Particularly as younger consumers embraced digital wallets and crypto payments at speed, pushing demand even higher. Many firms responded to this demand by removing friction wherever possible: faster onboarding, fewer barriers, seamless transfers. But those very features that make platforms attractive to customers can also attract bad actors. In fact, recent reporting estimates that up to $25 billion in illicit transactions involved stablecoins alone last year, a figure that raises concerns dollar-linked tokens could undermine sanctions enforcement if safeguards fail to keep pace. 

For firms that built fast and planned to strengthen controls later, the pressure continues to mount. Bolting compliance tools onto existing systems only adds complexity rather than resilience.  When monitoring sits outside the transaction engine rather than within it, oversight becomes asynchronous; creating latency, fragmentation and blind spots across rails. Sanctions and other economic penalties lose force when value can shift across jurisdictions with a few clicks. The result is oversight that fractures under scale. 

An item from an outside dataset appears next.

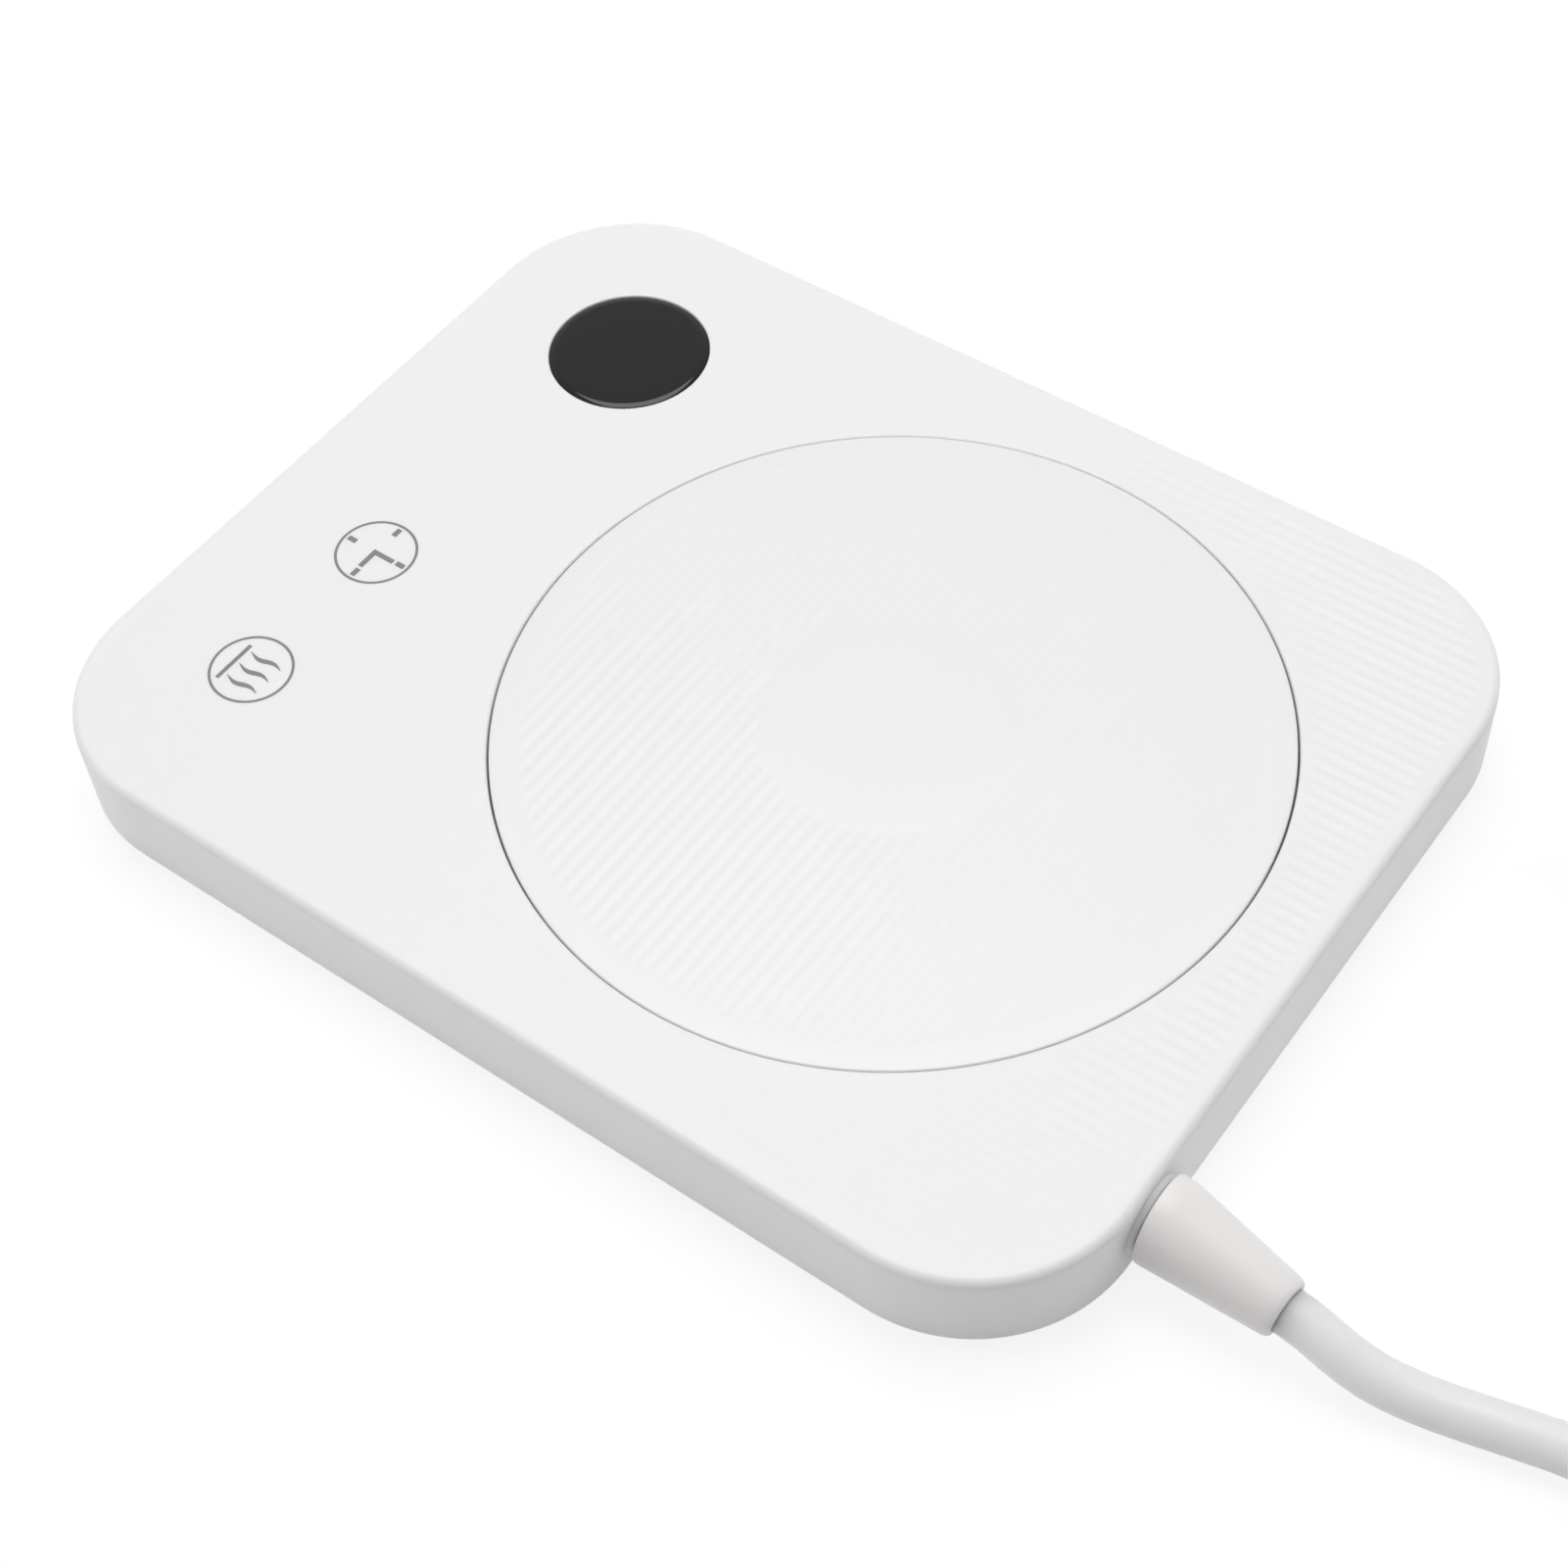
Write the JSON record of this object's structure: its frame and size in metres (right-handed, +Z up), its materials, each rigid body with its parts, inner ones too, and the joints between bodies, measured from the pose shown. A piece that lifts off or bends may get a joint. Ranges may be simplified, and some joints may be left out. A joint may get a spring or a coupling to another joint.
{
  "type": "electric mug warmer",
  "caption": "Flat rounded-rectangle mug warmer with a large sprung round warming plate, a black round display window, touch keys and a mains lead.",
  "frame": {"origin": "centre of the housing's outline, on the surface that the feet stand on", "axes": "+Z up; -Y the front with display and keys; +Y the rear with the mains lead; +X the right seen from the front"},
  "size_m": [0.135, 0.3204, 0.016],
  "materials": {
    "casing_abs": "fine satin, moulded",
    "cover_abs": "fine matt, moulded",
    "foot_rubber": "matt, moulded",
    "zinc_steel": "zinc plated",
    "enamelled_aluminium": "satin enamel on aluminium",
    "heatproof_nylon": "matt, glass-filled, moulded",
    "polyimide_film": "amber film",
    "glass_felt": "pressed glass-fibre felt",
    "fuse_metal": "nickel plated",
    "epoxy_black": "matt moulded epoxy",
    "spring_steel": "drawn wire",
    "acetal": "moulded",
    "board_laminate": "solder mask over glass laminate",
    "lead_pvc": "extruded",
    "lens_acrylic": "polished, printed black behind",
    "capacitor_box": "moulded box",
    "capacitor_sleeve": "shrunk sleeve",
    "terminal_nylon": "moulded",
    "wire_pvc": "extruded",
    "lead_silicone": "extruded silicone",
    "cord_pvc": "extruded, satin",
    "relief_pvc": "moulded, satin",
    "plug_pvc": "moulded, satin",
    "nickel_brass": "nickel plated"
  },
  "bodies": {
    "base": {"top_casing": "casing_abs", "bottom_cover": "cover_abs", "rubber_feet": "foot_rubber", "cover_screws": "zinc_steel", "plate_springs": "spring_steel", "switch_body": "epoxy_black", "switch_board": "board_laminate", "switch_connector": "acetal", "switch_lead": "lead_pvc", "control_board": "board_laminate", "board_screws": "zinc_steel", "display_lens": "lens_acrylic", "display_module": "epoxy_black", "touch_springs": "spring_steel", "controller_chip": "epoxy_black", "buzzer": "epoxy_black", "filter_capacitor": "capacitor_box", "smoothing_capacitor": "capacitor_sleeve", "mains_fuse": "fuse_metal", "triac": "epoxy_black", "mains_terminal": "terminal_nylon", "heater_connector": "acetal", "mains_wires": "wire_pvc", "heater_leads": "lead_silicone", "cord_sheath_end": "cord_pvc", "cord_clamp": "cover_abs", "clamp_screws": "zinc_steel", "strain_relief": "relief_pvc", "cord_lead": "cord_pvc", "cord_coil": "cord_pvc", "cord_tail": "cord_pvc", "plug_body": "plug_pvc", "plug_blades": "nickel_brass"},
    "plate": {"warming_plate": "enamelled_aluminium", "plate_carrier": "heatproof_nylon", "plate_screws": "zinc_steel", "heater_mat": "polyimide_film", "insulation_pad": "glass_felt", "thermal_fuse": "fuse_metal", "temperature_sensor": "epoxy_black"},
    "plunger": {"switch_plunger": "acetal"}
  },
  "joints": [
    {"name": "plate_press", "type": "slide", "parent": "base", "child": "plate", "axis": [0, 0, -1], "range_m": [0, 0.0012], "stiffness_N_per_m": 500, "springref_m": -0.0032, "deforming": ["plate_springs", "heater_leads"]},
    {"name": "switch_press", "type": "slide", "parent": "base", "child": "plunger", "axis": [0, 0, -1], "range_m": [0, 0.0012]}
  ],
  "couplings": [
    {"joint": "switch_press", "follows": "plate_press", "ratio": 1}
  ]
}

Of course, regulators are responding accordingly. Alongside MiCA and other national regimes, the FATF’s Travel Rule – now being enforced and implemented across Europe and beyond – underscores that crypto firms must meet the same information-sharing and traceability standards expected of traditional financial institutions. In the UAE alone, federal law has also overhauled the country’s AML framework, broadening compliance obligations to insurers, corporates and other non-bank entities, further reinforcing that accountability now extends across the financial ecosystem. 

But in the end, the surge in growth exposed weaknesses that were easy to ignore in the early stages. But now the “compliance reckoning” is upon us. The question now is whether digital finance can operate safely at the level of scale it’s already reached – and what must change to make sure it can. 

Embedding safeguards into digital money

If the reckoning is exposing weaknesses, the response cannot be cosmetic. The answer is to re-engineer how compliance functions within digital money itself. 

Embedding safeguards into digital finance means moving beyond bolt-on monitoring and into architecture. Fraud detection, AML and sanctions intelligence cannot sit at the edge of the system, they must operate within the transaction flow ensuring that risk travels with the transaction, rather than being assessed after value has already moved. As payments become instant and borderless, controls must become equally responsive and equally connected. 

 Interoperability must extend beyond technical connectivity. It must unify risk intelligence, governance logic and auditability across every asset class and payment rail. Fraud signals detected on one rail must inform risk assessments on another. When fraud signals sit on one rail and risk assessments on another, gaps appear. Due diligence must, therefore, follow the customer across products, and sanctions intelligence must apply consistently regardless of how value moves. Fragmented controls create blind spots but unified ones reduce them. 

The response then becomes architectural, not reactive. Governance must be built alongside product development. Data standards must allow traceability from day one. Real-time detection and intelligence must sit directly within transaction flows, supported by automated controls capable of scaling across jurisdictions and asset types. 

The firms that will withstand this compliance reckoning are those that treat fraud detection, AML and sanctions intelligence as core infrastructure – not as regulatory overhead. In a world of digital currencies, oversight cannot sit outside the transaction. It must travel with it. Because the consequences of getting this wrong are costly. Regulatory intervention, licence restrictions, fines and loss of market access are very real outcomes when controls fail to match scale.  

The firms that will survive the reckoning

Cryptocurrencies and digital finance are now being held to the same standards as the traditional banking system – full traceability, enforceable sanctions controls and real-time oversight – without the benefit of having decades of embedded governance already.  

And it’s the dividing line now facing crypto and FinTech firms – the bar has been set. This isn’t innovation versus regulation either, but architecture versus afterthought. In the next phase of digital finance, trust will be the primary differentiator and not speed. Because this reckoning is not about slowing the sector down. It’s about proving it’s mature enough to endure.